15. What was the most enjoyable area of managing your home?

Um. We get by. I continue to be happy that we can have someone come twice a month and help us out with the deep cleaning. I didn't really enjoy managing our home so much this year. When I'm home in the summer, I like making things run well, but most of the year the house was just stress. I tried not to think about it much this year.

16. What was your most challenging area of home management?

The frigging cat box, which I am always forgetting.

17. What was your single biggest time waster in your life this past year?

The frigging cat box. I'm kidding.

I think this was my best year, ever, in time management. I can tell you e-x-a-c-t-l-y how long it takes me to do anything. Yes, anything. It's all on my calendar. I'm one of those. But that's what got me through. If I sit here and try to think about how I wasted time, the only thing I can really come up with is sleep. But I need that, right? Or TV--that's what Eric would say for me. But I feel like I can justify my down time, too. There's no person alive who can keep going at 100% for all of their waking hours. So yeah, I watched some Chopped. Some Ina. Some Good Wife. Some Watch What Happens Live. Some Real Housewives of Orange County. Some other things that are ridiculous. But I needed a brain break.

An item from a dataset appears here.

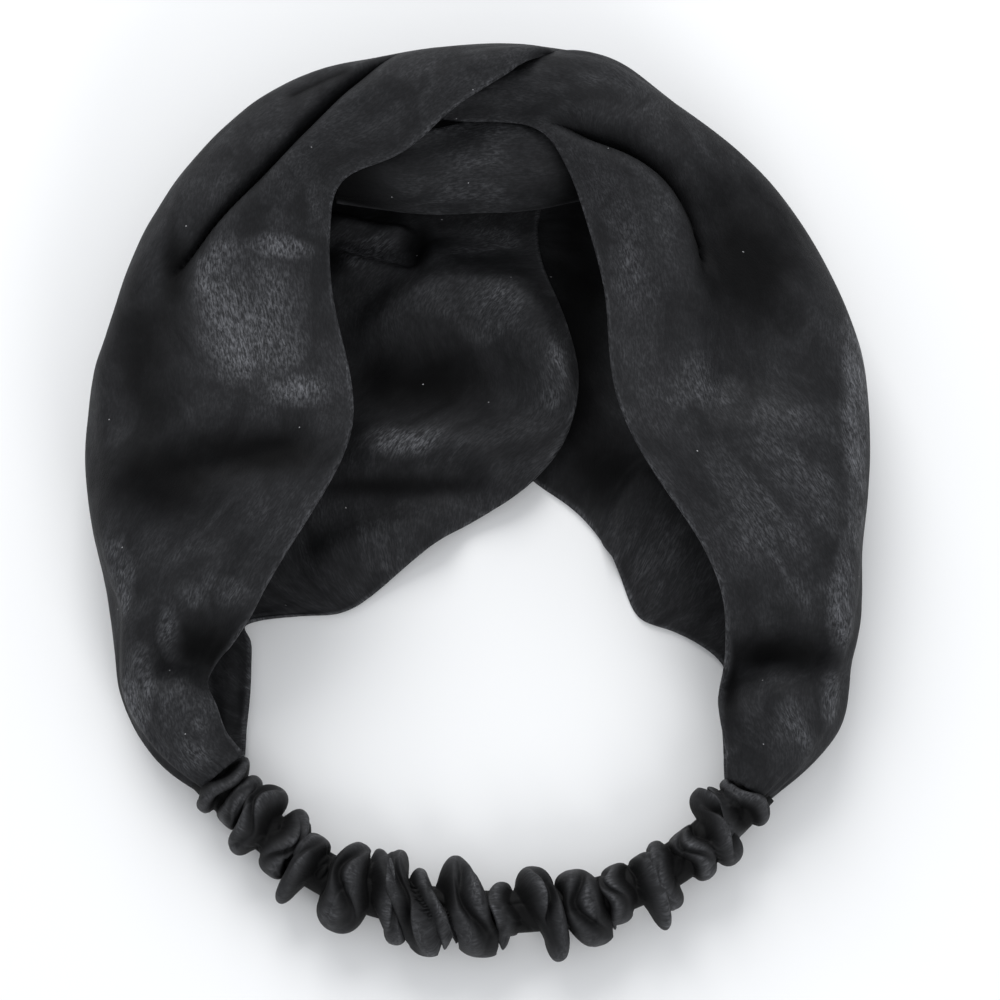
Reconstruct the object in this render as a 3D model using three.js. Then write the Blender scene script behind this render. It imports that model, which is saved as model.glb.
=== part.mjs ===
// A wide twist-front headband of thin black cloth, lying as it was laid down: two wings folded
// lengthwise, crossed at the twist, and a gathered elastic casing that closes the loop.
// +Z is up, +Y points to the twist, and the loop lies round the Z axis.
import * as THREE from 'three';

// Driving dimensions, in millimetres.
const CLOTH = 1.2;              // a wing's ply: two layers of satin with their turned edges
const FLOOR = CLOTH / 2;        // height of a ply's middle where it lies on the table
const STRIP_WIDTH = 5;          // the flat elastic in the casing
const STRIP_THICKNESS = 1;
const NECK_HALF_WIDTH = 4.4;    // half width of the casing between two gathers
const NECK_HALF_HEIGHT = 3.4;   // half height of the casing between two gathers
const CASING_AXIS = 7.2;        // height of the casing's axis over the table
const CASING_END = 0.6;         // how far the casing runs on past its first and last gather
const CASING_RINGS = 84;
const SIDES = 12;               // facets round the casing
const PANEL_STEPS = { along: 28, across: 15 };
const BAND_STEPS = { along: 14, across: 8 };

// A table becomes a list of rows whose values are read by column name.
const table = (columns, rows) => rows.map((row) => (
  Object.fromEntries(columns.map((column, k) => [column, row[k]]))
));

// Sections of a wing, from the casing to the twist. edge is the free edge of the upper ply,
// crest the top of its arch, fold the outermost point, and hem the free edge of the lower ply.
const WING = ['edgeX', 'edgeY', 'edgeZ', 'crestZ', 'foldX', 'foldY', 'foldZ', 'hemX', 'hemY', 'hemZ'];

const LEFT_WING = table(WING, [
  [-45.8, -52.0, 11, 13, -54.3, -59.4, 6, -46.4, -51.2, 1.5],
  [-49.0, -48.2, 13, 15.5, -61.0, -53.8, 8, -46.2, -47.5, 2.5],
  [-51.2, -42.7, 13.5, 18.5, -67.0, -45.5, 9, -45.4, -42.0, 3.5],
  [-52.8, -38.0, 12, 20, -69.4, -38.5, 10, -44.9, -36.5, 3.5],
  [-51.0, -34.0, 12, 21, -70.0, -33.5, 10, -44.8, -32.0, 3.0],
  [-48.0, -31.0, 15, 23, -70.6, -28.5, 11, -45.2, -28.2, 2.4],
  [-44.8, -27.2, 18.5, 25, -71.5, -23.5, 11.5, -46.0, -25.4, 1.5],
  [-41.5, -21.5, 22, 26, -72.5, -19.0, 12, -38.0, -23.6, 0.6],
  [-33.0, -8.5, 27, 29, -75.6, -6.5, 13, -25.5, -22.2, 0.6],
  [-25.0, 6.5, 28, 31, -76.8, 9.5, 14, -9.5, -10.0, 1.6],
  [-24.5, 19.0, 27, 31, -75.5, 23.5, 14, 8.0, 0.8, 3.2],
  [-28.5, 37.0, 25, 31, -70.0, 40.0, 15, 19.5, 18.0, 4.0],
  [-29.0, 50.5, 26, 32, -63.0, 55.5, 15, 17.5, 35.0, 5.0],
  [-25.0, 59.5, 30, 34, -49.0, 71.5, 16, 12.5, 49.5, 5.0],
  [-14.5, 63.5, 33, 36, -36.0, 80.5, 17, 13.0, 60.0, 4.0],
  [-5.5, 70.5, 36, 37.5, -20.0, 84.2, 18, 17.0, 68.0, 3.0],
  [3.0, 76.5, 36.5, 37, -5.0, 85.8, 17, 18.0, 74.5, 2.6],
  [9.5, 82.0, 34, 33.5, 5.5, 86.4, 15, 18.0, 79.0, 2.4],
  [13.0, 85.6, 30, 27, 11.5, 87.2, 13, 18.5, 82.0, 2.0],
]);

const RIGHT_WING = table(WING, [
  [49.3, -56.6, 11, 13, 56.2, -61.6, 6, 48.6, -56.4, 1.5],
  [48.0, -48.5, 14, 17, 67.0, -51.8, 8, 48.5, -47.0, 2.0],
  [47.2, -42.4, 15, 20, 71.2, -44.2, 9, 48.0, -41.0, 2.0],
  [48.2, -36.4, 17, 21, 72.4, -36.0, 10, 49.0, -35.0, 1.0],
  [48.2, -28.5, 22, 24, 74.0, -28.0, 11, 45.5, -30.2, 0.6],
  [46.5, -20.0, 25, 27, 75.0, -18.0, 12, 37.5, -26.0, 0.6],
  [43.3, -13.0, 26, 28, 75.7, -10.0, 12.5, 32.0, -23.6, 0.6],
  [38.5, -5.5, 27, 29, 76.4, -1.5, 13, 28.4, -15.6, 0.6],
  [30.5, 7.5, 27, 30, 77.3, 11.5, 14, 18.5, -1.5, 0.6],
  [26.5, 19.0, 26, 30, 76.5, 22.5, 14, 9.0, 6.0, 0.6],
  [25.0, 36.0, 25, 30, 71.5, 38.0, 15, 8.0, 22.0, 0.6],
  [22.0, 49.0, 25, 30, 65.0, 51.0, 15, 9.0, 36.0, 0.6],
  [19.0, 58.5, 26, 31, 55.0, 63.5, 15, 8.0, 48.0, 0.6],
  [14.0, 67.5, 27, 32, 39.5, 75.5, 16, 12.0, 59.0, 0.6],
  [7.0, 71.5, 25, 32, 28.5, 84.0, 16, 23.5, 70.0, 1.6],
  [-2.0, 72.5, 24, 31, 15.5, 85.6, 17, 9.0, 75.0, 9.5],
  [-9.0, 73.0, 23, 29, 3.0, 81.0, 18, -4.0, 75.0, 13.0],
]);

// The strip that crosses inside the twist, from its hidden left end to its hidden right end.
const TWIST_BAND = table(['x', 'nearY', 'nearZ', 'crestZ', 'farY', 'farZ'], [
  [-28, 57.0, 19, 28, 66.0, 31.0],
  [-19, 56.5, 15, 29, 67.0, 32.2],
  [-9, 55.5, 14, 26, 69.5, 26.0],
  [2, 56.5, 14, 24, 73.0, 17.5],
  [12, 57.0, 13, 22.5, 74.5, 15],
  [20, 58.5, 12, 21.5, 74.5, 14],
  [27, 60.0, 12, 20.5, 74.0, 13],
]);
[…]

18. What was the best way you used your time this past year?


Reading, writing. Talking to the monkeys about their days.

19. What was the biggest thing you learned this past year?

"Someone gets to do it. Why not you?"

20. Create a phrase or statement that describes 2013 for you.

One page, one book, one day at a time. It adds up eventually.


  1. I love your reflection posts. They challenge me to look at my life and see what changes I want to make for me and the littles and my hubby. You have accomplished so much in the amount of time that I've been lucky enough to read your blog and you are a HUGE inspiration. Congratulations on the MFA and moving forward to your next step.